Duncombe Place was created between 1859 and 1864 at the suggestion of the Dean, Augustus William Duncombe who had become the Dean of York Minster in June 1858. The aim of building the road was to create a clear and open space in front of the Minster, so that there was a wide roadway to enhance the approach for visitors.
To build Duncombe Place it was necessary to build a wider road on top of the old street, Lop Lane, and to demolish all of the properties on one side of the street. Properties on the other side were maintained, and are still present today.
A number of properties were built in the street, although in July 1866 there was an explosion caused by gas in one of the three new homes built by the Dean and Chapter.
St. Wilfrid’s Roman Catholic Church (designed by George Goldie), with its large tower, was built on Duncombe Place from 1864 until 1869 after initial plans were delayed in the 1840s.

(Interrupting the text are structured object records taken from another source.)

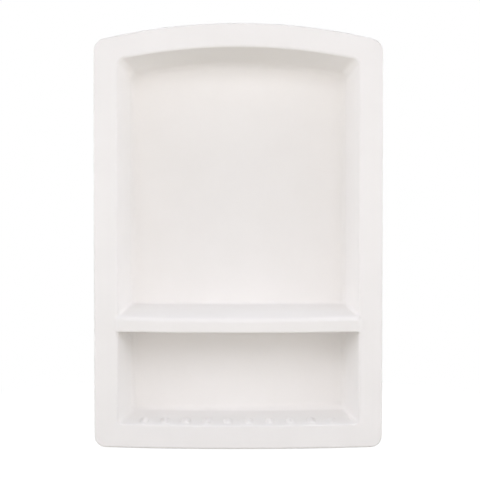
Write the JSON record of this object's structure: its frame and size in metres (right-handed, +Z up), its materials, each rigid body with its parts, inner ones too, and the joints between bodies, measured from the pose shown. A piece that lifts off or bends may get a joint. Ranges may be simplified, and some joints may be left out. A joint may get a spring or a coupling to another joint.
{
  "type": "recessed soap dish",
  "caption": "White recessed shower shelf moulded in one piece: arched flange, drafted niche, bow-fronted shelf and a soap compartment with small ribs.",
  "frame": {"origin": "middle of the flange's width and height, in the plane of the finished wall, which is the back of the flange", "axes": "+X to the right seen from the room, +Y into the wall, +Z up"},
  "size_m": [0.387, 0.124, 0.571],
  "materials": {
    "moulding": "smooth warm white solid-surface moulding with a soft satin gloss"
  },
  "bodies": {
    "root": {"recessed_shelf": "moulding"}
  },
  "joints": []
}
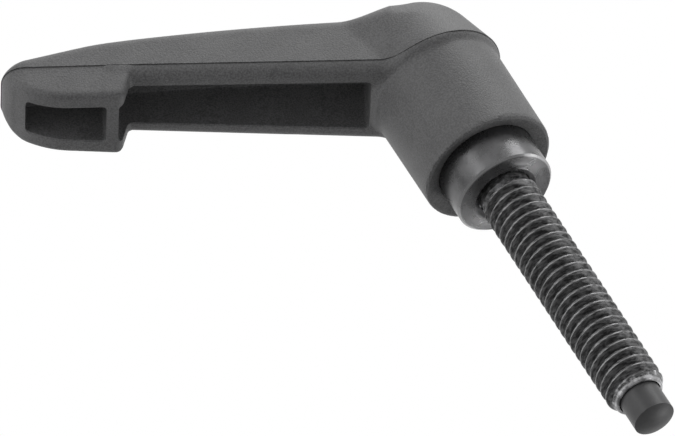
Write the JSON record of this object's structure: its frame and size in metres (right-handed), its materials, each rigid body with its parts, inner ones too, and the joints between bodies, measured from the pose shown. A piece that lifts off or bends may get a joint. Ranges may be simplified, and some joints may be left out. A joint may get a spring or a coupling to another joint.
{
  "type": "adjustable clamping lever",
  "caption": "Clamping lever with a raised hollow arm on a toothed hub, a steel collar and a threaded stud ending in a plastic thrust pin.",
  "frame": {"origin": "centre of the insert's seating face, on the stud's axis", "axes": "+Z along the stud's axis towards the handle's cap, +X towards the free end of the arm"},
  "size_m": [0.062, 0.0192, 0.0847],
  "materials": {
    "handle_plastic": "fine moulded grain, matte",
    "blackened_steel": "black oxide, satin",
    "stud_steel": "black oxide, satin, bright at the rolled end",
    "pin_plastic": "smooth, matte",
    "screw_steel": "black oxide, satin",
    "spring_steel": "drawn wire"
  },
  "bodies": {
    "base": {"threaded_insert": "blackened_steel", "threaded_stud": "stud_steel", "thrust_pin": "pin_plastic", "retaining_screw": "screw_steel"},
    "spring_body": {"spring": "spring_steel"},
    "handle_body": {"handle": "handle_plastic"}
  },
  "joints": [
    {"name": "handle_index", "type": "hinge", "parent": "base", "child": "spring_body", "pos_m": [0, 0, 0.0145], "axis": [0, 0, 1], "continuous": true},
    {"name": "handle_lift", "type": "slide", "parent": "spring_body", "child": "handle_body", "axis": [0, 0, 1], "range_m": [0, 0.0046], "stiffness_N_per_m": 600, "springref_m": -0.004, "deforming": ["spring"]}
  ]
}
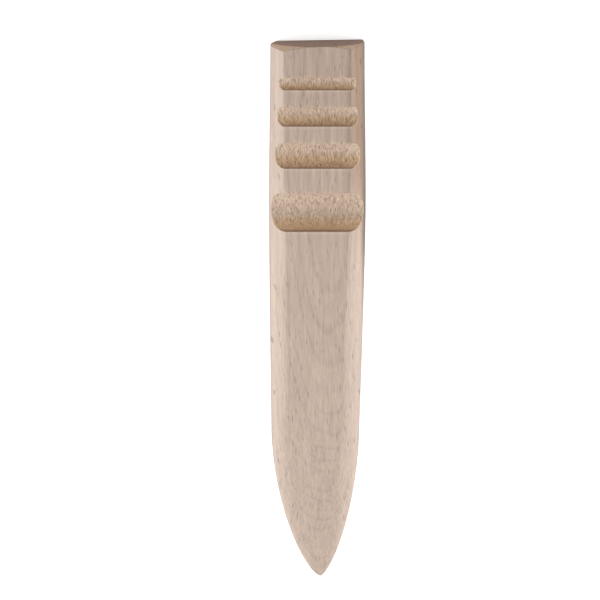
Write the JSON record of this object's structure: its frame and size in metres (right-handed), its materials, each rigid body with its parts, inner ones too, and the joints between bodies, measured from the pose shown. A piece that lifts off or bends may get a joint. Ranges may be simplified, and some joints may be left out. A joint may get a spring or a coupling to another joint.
{
  "type": "wood edge slicker",
  "caption": "Flat beech burnishing stick for leather edges, with half-round grooves cut across one face near the square butt and a long nose tapering to a point.",
  "frame": {"origin": "centre of the bounding box at its base, on the flat back", "axes": "+Z out of the grooved front, +Y along the tool toward the square butt, so the tip is at -Y"},
  "size_m": [0.028, 0.16, 0.014],
  "materials": {
    "beech": "bare sanded beech, unoiled, with torn grain in the grooves"
  },
  "bodies": {
    "root": {"slicker_body": "beech"}
  },
  "joints": []
}
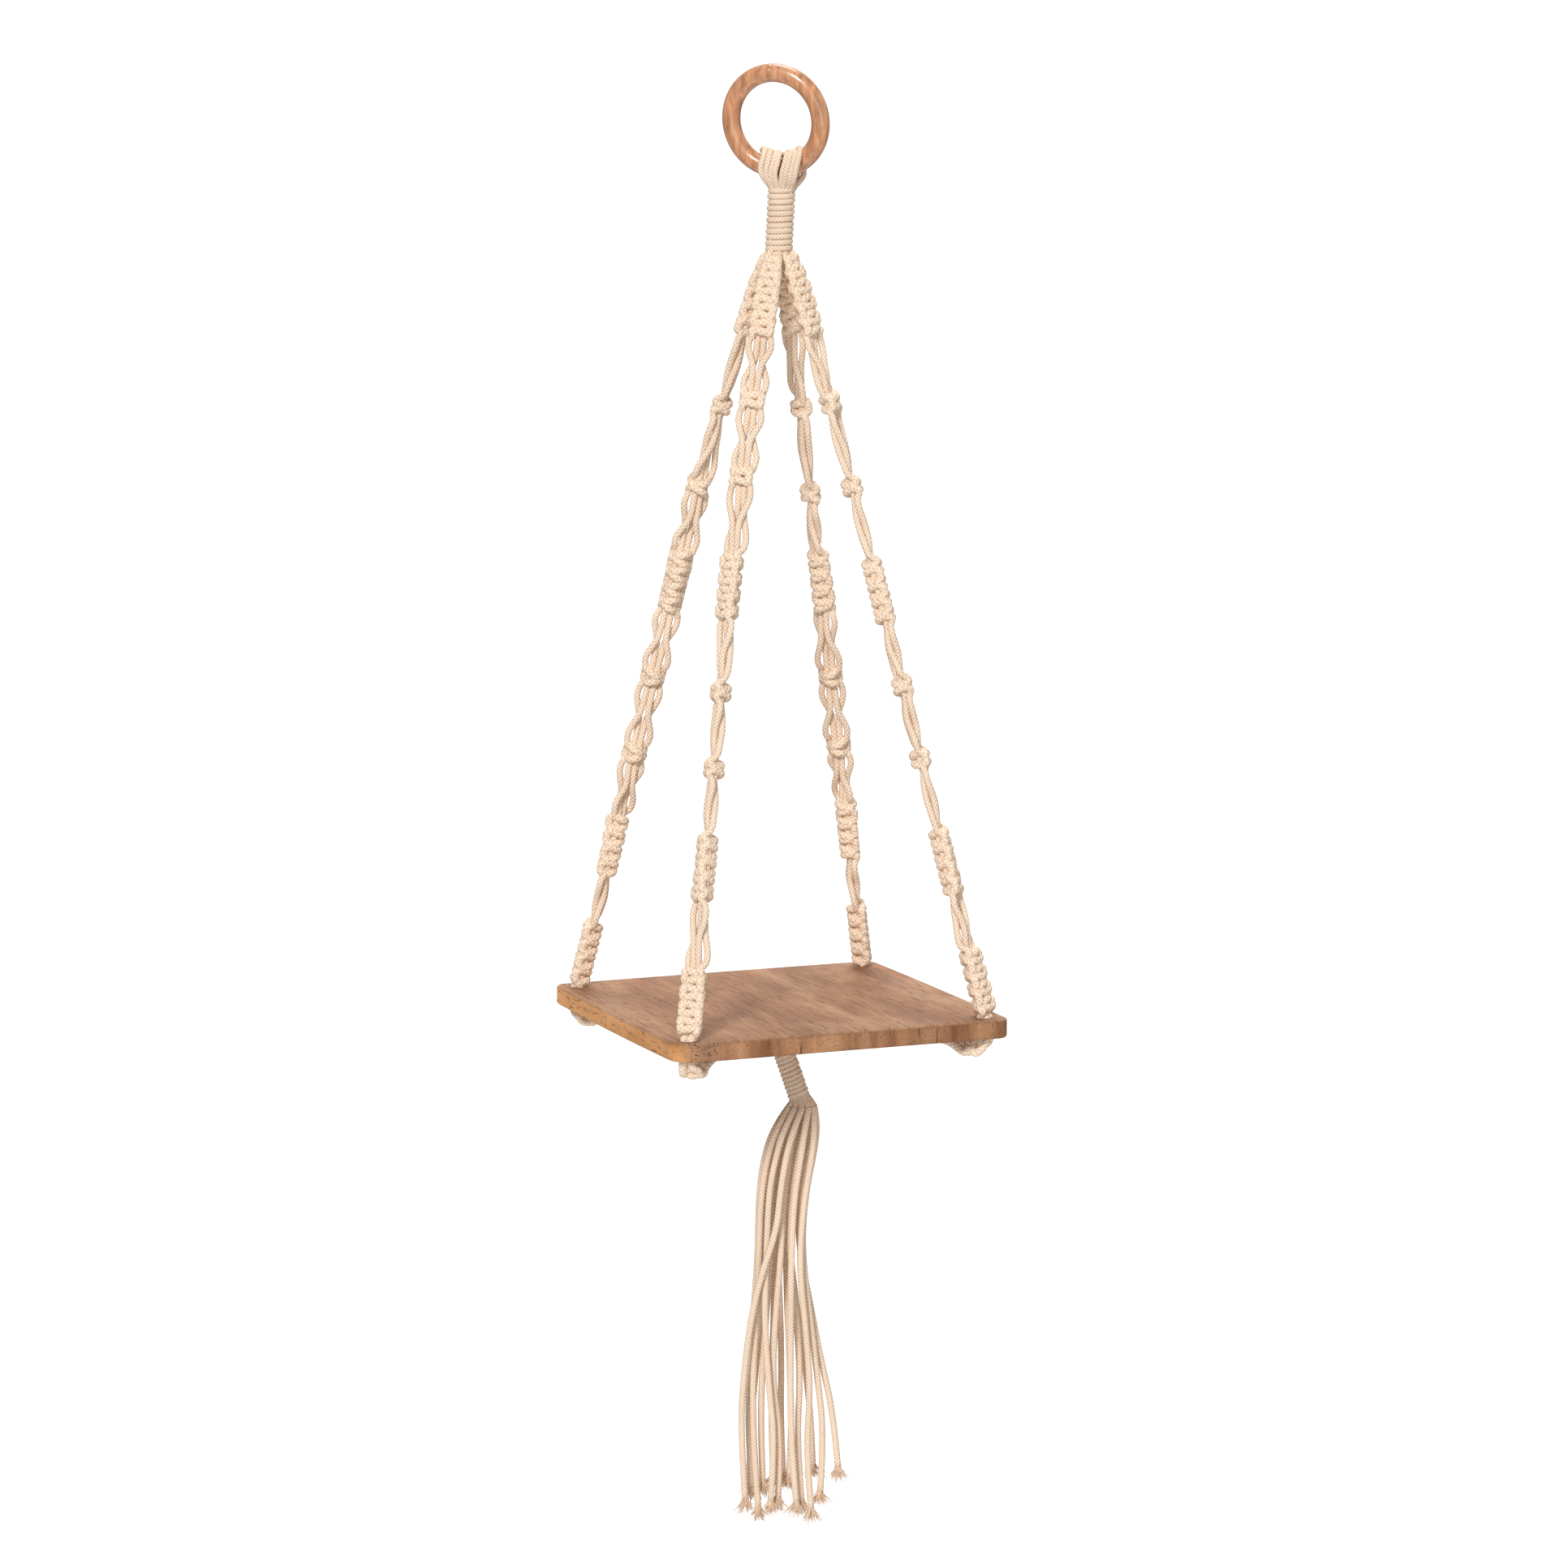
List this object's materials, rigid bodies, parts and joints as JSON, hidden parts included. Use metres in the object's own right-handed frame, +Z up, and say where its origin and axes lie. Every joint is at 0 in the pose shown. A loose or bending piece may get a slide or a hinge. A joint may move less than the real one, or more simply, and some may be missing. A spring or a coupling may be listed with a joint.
{
  "type": "macrame plant hanger with board",
  "caption": "Square wooden plant shelf hung from a wooden ring by knotted cotton arms, with a long cord tassel below.",
  "frame": {"origin": "where the hook bears on the ring: the inside of the ring's top", "axes": "+Z up; +X and +Y along the square board's sides, with the front towards -Y"},
  "size_m": [0.2562, 0.2506, 1.0447],
  "materials": {
    "ring_wood": "gloss lacquer",
    "board_wood": "oiled",
    "cotton_cord": "braided cotton",
    "wrapping_cord": "braided cotton"
  },
  "bodies": {
    "ring": {"hanging_ring": "ring_wood"},
    "hanger": {"ring_loops": "cotton_cord", "neck_strands": "cotton_cord", "neck_wrap": "wrapping_cord", "board": "board_wood", "hole_strands": "cotton_cord", "under_knots": "cotton_cord", "underside_strands": "cotton_cord", "gathered_strands": "cotton_cord", "front_left_top_sennit": "cotton_cord", "front_left_upper_single_knots": "cotton_cord", "front_left_upper_sennit": "cotton_cord", "front_left_lower_single_knots": "cotton_cord", "front_left_middle_sennit": "cotton_cord", "front_left_lower_sennit": "cotton_cord", "front_left_span_strands": "cotton_cord", "front_right_top_sennit": "cotton_cord", "front_right_upper_single_knots": "cotton_cord", "front_right_upper_sennit": "cotton_cord", "front_right_lower_single_knots": "cotton_cord", "front_right_middle_sennit": "cotton_cord", "front_right_lower_sennit": "cotton_cord", "front_right_span_strands": "cotton_cord", "back_right_top_sennit": "cotton_cord", "back_right_upper_single_knots": "cotton_cord", "back_right_upper_sennit": "cotton_cord", "back_right_lower_single_knots": "cotton_cord", "back_right_middle_sennit": "cotton_cord", "back_right_lower_sennit": "cotton_cord", "back_right_span_strands": "cotton_cord", "back_left_top_sennit": "cotton_cord", "back_left_upper_single_knots": "cotton_cord", "back_left_upper_sennit": "cotton_cord", "back_left_lower_single_knots": "cotton_cord", "back_left_middle_sennit": "cotton_cord", "back_left_lower_sennit": "cotton_cord", "back_left_span_strands": "cotton_cord"},
    "tassel_wrap": {"tassel_wrap": "wrapping_cord", "tassel_core": "cotton_cord"},
    "tassel": {"tassel_strand_01": "cotton_cord", "tassel_strand_02": "cotton_cord", "tassel_strand_03": "cotton_cord", "tassel_strand_04": "cotton_cord", "tassel_strand_05": "cotton_cord", "tassel_strand_06": "cotton_cord", "tassel_strand_07": "cotton_cord", "tassel_strand_08": "cotton_cord", "tassel_strand_09": "cotton_cord", "tassel_strand_10": "cotton_cord", "tassel_strand_11": "cotton_cord", "tassel_strand_12": "cotton_cord", "tassel_strand_13": "cotton_cord", "tassel_strand_14": "cotton_cord", "tassel_strand_15": "cotton_cord", "tassel_strand_16": "cotton_cord"}
  },
  "joints": [
    {"name": "hanger_tilt", "type": "hinge", "parent": "ring", "child": "hanger", "pos_m": [0.00604, 0.00604, -0.0608], "axis": [0.7071, -0.7071, 0], "range_deg": [-25, 25]},
    {"name": "wrap_swing", "type": "hinge", "parent": "hanger", "child": "tassel_wrap", "pos_m": [0.00604, 0.00604, -0.6838], "axis": [0.3746, 0.9272, 0], "range_deg": [-35, 35]},
    {"name": "tassel_sway", "type": "hinge", "parent": "tassel_wrap", "child": "tassel", "pos_m": [0.02075, 0.0001, -0.73122], "axis": [0.9272, -0.3746, 0], "range_deg": [-30, 30]}
  ]
}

The Boer War Memorial is situated in a small park off Duncombe Place, which was unveiled in August 1905 to mark those men from the city who had died fighting in the 1899 to 1902 Second Boer War. The eighteenth century town house of Red House is also off Duncombe Place, now home to an antiques centre which is open to the public seven days a week. York Dispensary was also built off the Place in 1899 and was used until closed by the newly formed National Health Service in 1949.